Enhancing the Rate-Distortion-Perception Flexibility of Learned Image Codecs with Conditional Diffusion Decoders
Daniele Mari, Simone Milani
TL;DR
This paper addresses perceptual quality in learned image compression by introducing a conditional diffusion decoder that shares latent space with a standard decoder. By keeping the encoder and prior fixed and using diffusion-based decoding at the decoder, the approach yields multiple rate-distortion-perception operating points through sampling, without re-training the encoder. The method minimizes a perceptual-loss term with a diffusion objective and demonstrates tunable tradeoffs on Kodak images, offering a practical path to perceptually driven compression with adjustable computational cost. Overall, the work highlights diffusion decoders as a flexible tool to navigate the rate-distortion-perception frontier in learned image coding.
Abstract
Learned image compression codecs have recently achieved impressive compression performances surpassing the most efficient image coding architectures.
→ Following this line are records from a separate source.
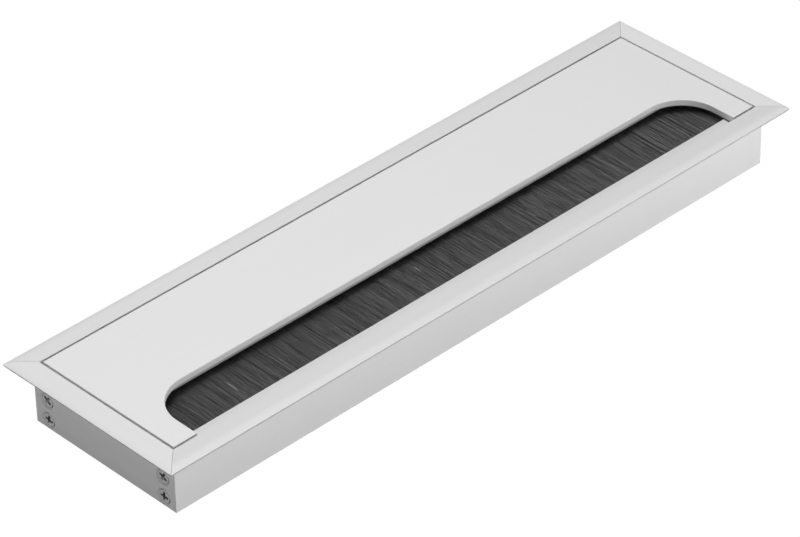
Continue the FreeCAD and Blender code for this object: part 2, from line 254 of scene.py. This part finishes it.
aluminium = {
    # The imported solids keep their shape. Each extrusion's own tone is painted sheen: it stands in
    # for how the direction of its grain catches the lamps
    "sheenTones": {
        "front_rail": 0.705,
        "rear_rail": 0.737,
        "left_end_rail": 0.77,
        "right_end_rail": 0.803,
        "lid": 0.80,
    },
    "toneSwing": 0.048,
    "metallic": 0.14,
    "roughness": 0.58,
    "roughnessSwing": 0.08,
    "lineLength": 60.0,
    "lineWidth": 0.35,
    "grainSize": 0.14,
    "cloudSize": 45.0,
    # Shares of lines, grain and cloud in the tone, and of lines and grain in the relief
    "toneShares": (0.5, 0.35, 0.15),
    "reliefShares": (0.6, 0.4),
    "bumpStrength": 0.10,
    "bumpHeight": 0.02,
}


def anodisedAluminium(node, tone):
    material, shader, start = newMaterial("anodised_" + node)
    x, y, z = objectPlace(start)
    roll, shade = onBorder(x, y, z)
    if node == "lid":
        shade = shade + onCut(x, z)
    if node == "front_rail":
        shade = shade + besideLegs(x, y, z)
    length, width = aluminium["lineLength"], aluminium["lineWidth"]
    lineSize = (width, length, width) if node.endswith("end_rail") else (length, width, width)
    lines = stretchedNoise(start, lineSize, detail=2.0)
    grain = stretchedNoise(start, (aluminium["grainSize"],) * 3, detail=2.0)
    cloud = stretchedNoise(start, (aluminium["cloudSize"],) * 3, detail=1.0)
    lineShare, grainShare, cloudShare = aluminium["toneShares"]
    texture = lines * lineShare + grain * grainShare + cloud * cloudShare
    swing = aluminium["toneSwing"]
    colour = mixColours(texture, grey(tone * (1 - swing)), grey(tone * (1 + swing)))
    # Painted shade, with the dark mitre joints: shade darkens the colour toward black
    colour = mixColours(shade, colour, grey(0.0))
    rough = (grain - 0.5) * aluminium["roughnessSwing"] + aluminium["roughness"]
    lineRelief, grainRelief = aluminium["reliefShares"]
    bump = start.node(
        "ShaderNodeBump", {},
        {"Strength": aluminium["bumpStrength"], "Distance": aluminium["bumpHeight"] * mm,
         "Height": lines * lineRelief + grain * grainRelief, "Normal": landNormal(start, roll)},
    )
    shader.inputs["Metallic"].default_value = aluminium["metallic"]
    connect(start, shader, {"Base Color": colour, "Roughness": rough, "Normal": bump})
    return material


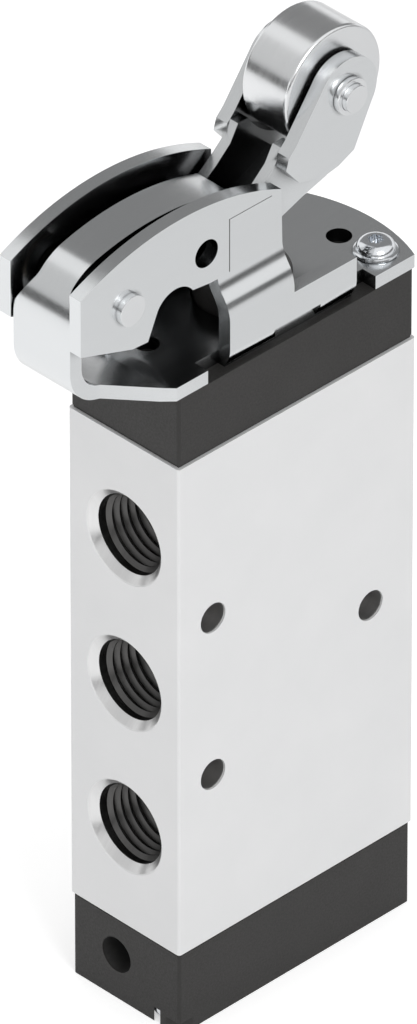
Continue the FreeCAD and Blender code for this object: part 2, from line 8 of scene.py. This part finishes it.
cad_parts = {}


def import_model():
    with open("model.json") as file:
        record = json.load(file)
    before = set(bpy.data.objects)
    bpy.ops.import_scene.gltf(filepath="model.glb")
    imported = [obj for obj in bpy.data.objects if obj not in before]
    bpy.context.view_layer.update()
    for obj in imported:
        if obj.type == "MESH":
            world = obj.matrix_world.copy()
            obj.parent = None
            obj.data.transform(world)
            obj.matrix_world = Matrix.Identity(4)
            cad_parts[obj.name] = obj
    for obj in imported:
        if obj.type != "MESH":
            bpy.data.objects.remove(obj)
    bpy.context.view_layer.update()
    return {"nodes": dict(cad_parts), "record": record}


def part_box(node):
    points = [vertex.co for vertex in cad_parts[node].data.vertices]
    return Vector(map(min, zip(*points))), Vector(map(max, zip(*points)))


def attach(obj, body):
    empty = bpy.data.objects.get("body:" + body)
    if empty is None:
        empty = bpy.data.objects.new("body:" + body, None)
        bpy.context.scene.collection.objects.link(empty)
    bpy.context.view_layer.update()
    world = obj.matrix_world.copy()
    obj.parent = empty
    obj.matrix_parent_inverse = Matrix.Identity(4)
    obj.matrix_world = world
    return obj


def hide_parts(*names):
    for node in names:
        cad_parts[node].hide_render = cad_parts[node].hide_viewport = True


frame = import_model()

MM = 0.001
RECORD = frame["record"]
NODE_BODY = {node: body for body, nodes in RECORD["behaviour"]["bodies"].items() for node in nodes}
NODE_SLOT = {row["node"]: row["material_slot"] for row in RECORD["subparts"]}

# Camera, fitted to the corners of the block in the 417 x 1024 photograph
PHOTO_HEIGHT = 1024
SENSOR = 36.0
TURN, TILT = math.radians(44.535), math.radians(35.35)
FOCAL_PIXELS = 18773.0
PIXELS_PER_MM = 7.788
RIGHT_OFFSET, UP_OFFSET = 3.764, -57.091
BLOCK_CORNER = (-21.15, -10.0, 13.0)
CLIP_START, CLIP_END = 0.05, 20

# Soft studio, with places and sizes in metres and the rest as strengths
SKY_LIGHT = 0.6
LAMP_AIM = (0, 0, 0.07)
CARD_DISTANCE = 2.2
CARD_STEPS = 24
FLOOR_SIZE = 3.0
FLOOR_SEEN = 0.5

# What metal sees of the floor, graded along a direction on the ground
FLOOR_DIRECTION = (-0.7, 0.7, 0)
FLOOR_REACH = (-0.16, 0.1)
FLOOR_GLOW = (0.12, 0.45)

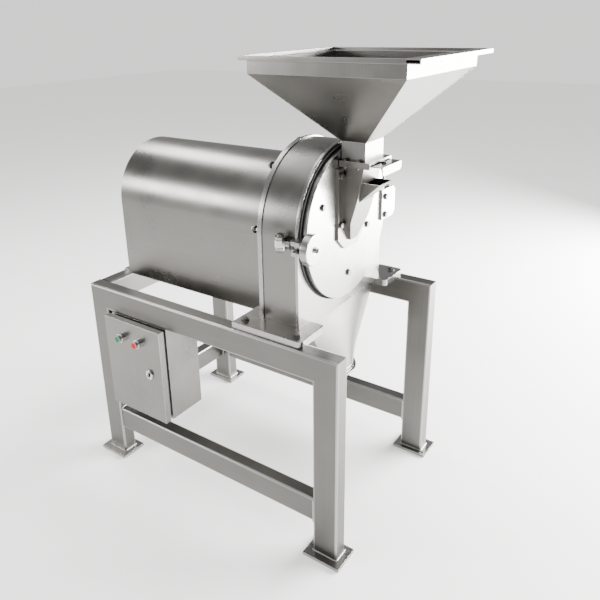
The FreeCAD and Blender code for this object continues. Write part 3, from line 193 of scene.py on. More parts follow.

However, most approaches are trained to minimize rate and distortion which often leads to unsatisfactory visual results at low bitrates since perceptual metrics are not taken into account. In this paper, we show that conditional diffusion models can lead to promising results in the generative compression task when used as a decoder, and that, given a compressed representation, they allow creating new tradeoff points between distortion and perception at the decoder side based on the sampling method.